Extant Farrand private gardens in the eastern U.S. are: the Bliss family's Dumbarton Oaks in Georgetown, Washington, D.C.; the Harkness summer home 'Eolia' in Waterford, Connecticut (1918–1924), now preserved as the Harkness Memorial State Park; and the Rockefellers' estate 'The Eyrie' in Seal Harbor, Maine.: 204, 208 She also collaborated with Edith Wharton on landscape and garden design for The Mount, Wharton's home in Lenox, Massachusetts, which is open to visitors from May–October. Henry James introduced her to Theodate Pope Riddle, "one of her most fascinating clients", who owned the estate 'Hill-Stead' (1913), now preserved as the Hill-Stead Museum in Farmington, Connecticut.: 87 In 1942, with Walter Macomber, she designed the gardens at Green Spring, near Alexandria, Virginia.
The Santa Barbara Botanic Garden, for California native plants, represents her talent in Santa Barbara, California.

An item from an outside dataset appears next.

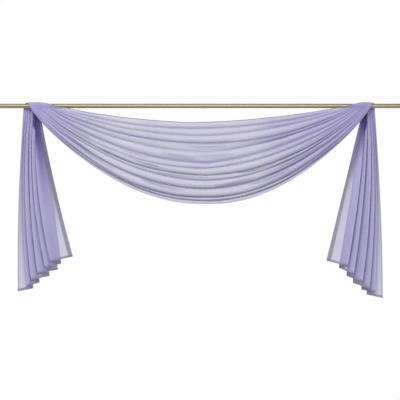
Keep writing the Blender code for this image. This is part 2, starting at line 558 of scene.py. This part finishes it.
# x, behind, drop, bow
LEFT_HEM = (
    HemFold(-0.799, 0.020, 0.942, -0.012),
    HemFold(-0.938, 0.002, 0.974, -0.038),
    HemFold(-0.875, 0.036, 0.986, 0.010),
    HemFold(-0.971, 0.008, 1.013, -0.040),
    HemFold(-0.896, 0.044, 1.024, 0.000),
    HemFold(-1.019, 0.012, 1.049, -0.031),
    HemFold(-0.949, 0.050, 1.064, 0.000),
    HemFold(-1.059, 0.014, 1.090, -0.033),
    HemFold(-1.012, 0.052, 1.106, -0.002),
    HemFold(-1.086, 0.016, 1.128, -0.025),
    HemFold(-1.052, 0.050, 1.143, -0.004),
    HemFold(-1.146, 0.028, 1.161, -0.014),
)
RIGHT_HEM = (
    HemFold(0.789, 0.024, 0.967, 0.001),
    HemFold(0.919, 0.000, 1.003, 0.019),
    HemFold(0.869, 0.040, 1.012, 0.000),
    HemFold(0.958, 0.006, 1.056, 0.021),
    HemFold(0.918, 0.048, 1.063, 0.000),
    HemFold(1.013, 0.010, 1.103, 0.030),
    HemFold(0.959, 0.054, 1.108, 0.000),
    HemFold(1.058, 0.012, 1.146, 0.027),
    HemFold(1.012, 0.054, 1.151, 0.003),
    HemFold(1.094, 0.016, 1.168, 0.018),
    HemFold(1.045, 0.052, 1.182, 0.003),
    HemFold(1.144, 0.026, 1.203, 0.012),
)

# The places along the cloth between which the swag's narrow side hems widen into the tails'.
TAIL_START = (1.8, 2.3)

LEFT = Side(Flank.LEFT, -0.969, -1.082, -1.012, -1.107, 0.9, 0.90, LEFT_HEM)
RIGHT = Side(Flank.RIGHT, 0.987, 1.078, 1.022, 1.090, 0.8, 0.54, RIGHT_HEM)


@dataclass
class FoldSurface:
    """The cloth's shape without its fine gathers: each fold line followed from the middle of the
    swag over the rod to the hem of a tail."""

    hollow_radius: float = ROD.radius + 0.0042
    ridge_radius: float = ROD.radius + 0.010
    middle_x: float = 0.035
    fall_power: float = 2.05
    kink_width: float = 0.13
    hang_rows: int = 108
    wrap_rows: int = 24
    tail_rows: int = 74
    tail_crowding: float = 1.25
    steps_per_gap: int = 10
    # Half widths, in gaps, of the shade painted below and above each swag hollow.
    hollow_width: float = 0.20
    upper_width: float = 0.36
    # Strength of the swag's shadow painted on the tails' inner folds.
    swag_shadow_strength: float = 4.2
    # Painted shadows on the tails: beside each pleat's front fold, how wide, behind a pleat, and at
    # the outermost fold.
    contact_shade: float = 2.3
    contact_width: float = 0.010
    hidden_shade: float = 0.1
    last_shade: float = 0.25
    # Painted light on the tails: its share on a whole panel, on the doubled cloth beside the inner
    # selvedge, and the width of the painted highlight at each crest.
    panel_light: float = 0.50
    front_light: float = 0.9
    crest_width: float = 0.014
    waver_height: float = 0.0008
    # The crease depth that gives full painted shade in a crease.
    crease_shade_depth: float = 0.008
    shallowest: float = 0.5

    def rod_radius(self, degrees: np.ndarray) -> np.ndarray:
        """Distance from the rod's axis of every line at angles from the rod's top.

        Towards the front each odd line is a ridge. Towards the back every second ridge sinks:
        the height there is (1 + sin(line * pi / 2)) / 2, so two ridges become one pleat.

        Args:
            degrees: Angles, one a row; 90 is the rod's front and -90 its back.

        Returns:
            Radii, rows by lines.
        """
        line = np.arange(LAST_LINE + 1)
        front = (line % 2).astype(float)
        back = (1 + np.sin(np.pi * line / 2)) / 2
        turned = ease(np.clip(-degrees, 0, 90) / 90)[:, None]
        edge = np.abs(2 * line / LAST_LINE - 1)
        height = mix(front, back, turned) * (1 - 0.6 * edge**3)
        return mix(self.hollow_radius, self.ridge_radius, height)

    def curve_x(self, side: Side, fallen: np.ndarray) -> np.ndarray:
        """Place along the rod of every line, once it has fallen a share of its whole drop.

        It is the inverse of drop = D (1 - t^p): t is what is left of the fall to the power
        1/p, and t runs from the swag's middle to the line's place on top of the rod.
        """
        across = np.arange(LAST_LINE + 1) / LAST_LINE
        left_over = np.clip(1 - fallen, 0, 1)
        power = self.fall_power + side.fullness * across * left_over**3
        start = mix(side.top_first, side.top_last, across)
        return mix(self.middle_x, start, left_over ** (1 / power))

    def hang(self, side: Side, along: np.ndarray) -> np.ndarray:
        """Every line in the swag: along is 0 at its middle and 1 at the front of the rod."""
        drop, out, kink = (column(FOLD_LINES, name) for name in ("drop", "out", "kink"))
        stray = column(FOLD_LINES, "stray_" + side.flank.value)
        along = along[:, None]
        radius = self.rod_radius(np.full(1, 90.0))
        fallen = mix(radius / (radius + drop), 1.0, 1 - along**self.fall_power)
        height = radius - (radius + drop) * fallen + stray * np.sin(np.pi * along)
        height -= kink * (np.exp(-along / self.kink_width) - np.exp(-1 / self.kink_width))
        front = mix(out, radius, along**3)
        return np.stack([self.curve_x(side, fallen), -front, height], axis=-1)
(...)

In England, her evolving major project, 'Dartington Hall', was for heiress Dorothy Payne Elmhirst in Devon (1932–37).: 149–52, 216 The Reef Point Collection of her library, drawings and herbarium specimens are archived in the Environmental Design Archives at the College of Environmental Design at the University of California, Berkeley (U.C. Berkeley) campus, except for the Dumbarton Oaks documents located at the library there, and the Arnold Arboretum drawings in their archives, both under the stewardship of Harvard.: 188–89, 198–201, 209
In 2014, Farrand was recognized for her work designing the Peggy Rockefeller Rose Garden at New York Botanical Garden, a winning site of Built by Women New York City, a competition launched by the Beverly Willis Architecture Foundation during the fall of 2014 to identify outstanding and diverse sites and spaces designed, engineered and built by women.